Dopo questo percorso di vita e di arte, difficile immaginare eventuali nuovi progetti da inseguire. Ma Panariello una nuova sfida ce l’ha in mente e non smette di pensarci. Un sogno nel cassetto c’è ancora: «Trovare una bella sceneggiatura che mi permetta di mettermi alla prova come attore. Come accadde ad Abatantuono con Pupi Avati. E sono certo che prima o poi salta fuori ‘sto film».

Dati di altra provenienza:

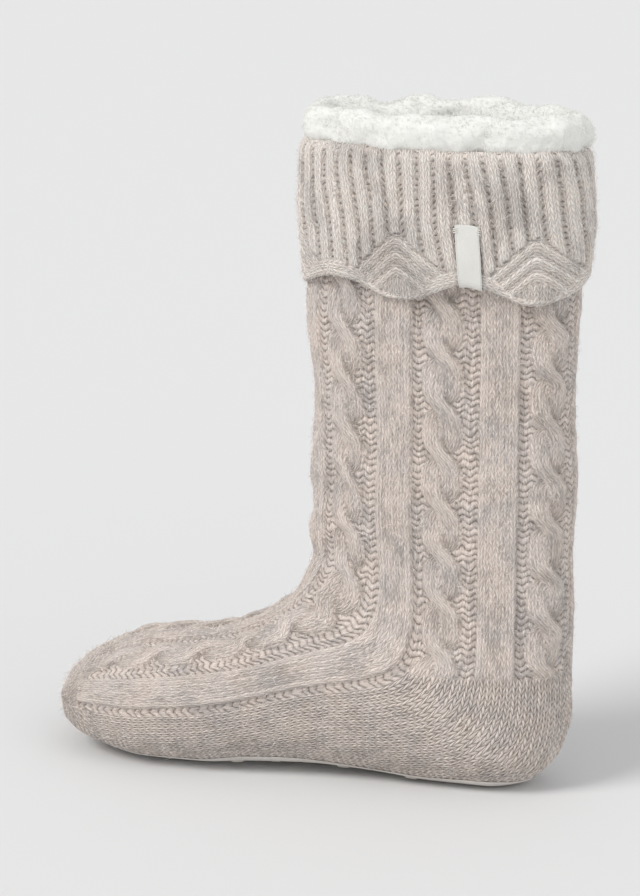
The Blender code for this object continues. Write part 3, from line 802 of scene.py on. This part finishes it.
# ---------------------------------------------------------------------------------------------------------
# Side label: a short length of fine woven ribbon, bare. It is folded round the cuff's free edge, stands a
# little askew and is caught down with a few stitches of thread at its upper corners.
# ---------------------------------------------------------------------------------------------------------
LABEL_TURN = 0.322
LABEL_WIDTH_MM = 11.0
LABEL_LENGTH_MM = 27.0
LABEL_FOLD_MM = 5.0
LABEL_LIFT_MM = 0.35
LABEL_WALL = 0.00045
LABEL_ASKEW = radians(4.2)


def on_cuff(turn, from_edge, lift_mm):
    """A point this far over the tops of the cuff's ribs, at this turn and way up from its edge."""
    column = turn % 1 * CUFF_COLUMNS
    left = int(column) % CUFF_COLUMNS
    share = column - int(column)
    found = []
    for place in (left, (left + 1) % CUFF_COLUMNS):
        rib_tops = (RIB_RISE_MM - CUFF_SINK_MM) * on_face[:, place]
        raised = rib_tops + sway[:, place] * on_face[:, place] + lift_mm
        lifted = cuff_rings[:, place] + cuff_normals[:, place] * (raised * 0.001)[:, None]
        found.append([np.interp(from_edge, from_edge_mm[:, place], lifted[:, axis]) for axis in range(3)])
    return np.array(found[0]) * (1 - share) + np.array(found[1]) * share


def label_turn(across_mm, up):
    """Turn of a place on the label, which stands askew."""
    return LABEL_TURN + (across_mm - np.tan(LABEL_ASKEW) * (up - 12)) / rim_girth_mm


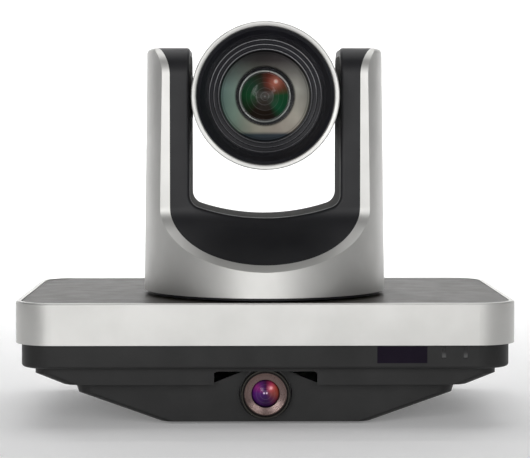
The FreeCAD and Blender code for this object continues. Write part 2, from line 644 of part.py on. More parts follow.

Venti anni di carriera da celebrare in tour torna in scena a torino
il prossimo 26 marzo
Giorgio Panariello è da poco passato in teatro a Torino con il suo nuovo spettacolo dal titolo “La favola mia” in scena al Teatro Colosseo per la data del 4 febbraio, ma tornerà nella stessa location il 26 marzo. Tante risate, un pizzico di irriverenza, attualità e grandi classici del suo repertorio: sono questi gli ingredienti del nuovo spettacolo in cui Panariello racconta e si racconta ripercorrendo in una veste inedita e attuale i 20 anni che lo hanno visto protagonista tra teatro, cinema e televisione. L’evento inizialmente era previsto per sabato 26 novembre ed è stato rinviato a causa di una forte labirintite che ha colpito l’artista. Comico, cabarettista, imitatore, attore, conduttore televisivo e regista: tante le definizioni per Panariello che è stato anche direttore artistico e presentatore del festival di Sanremo nell’edizione del 2006.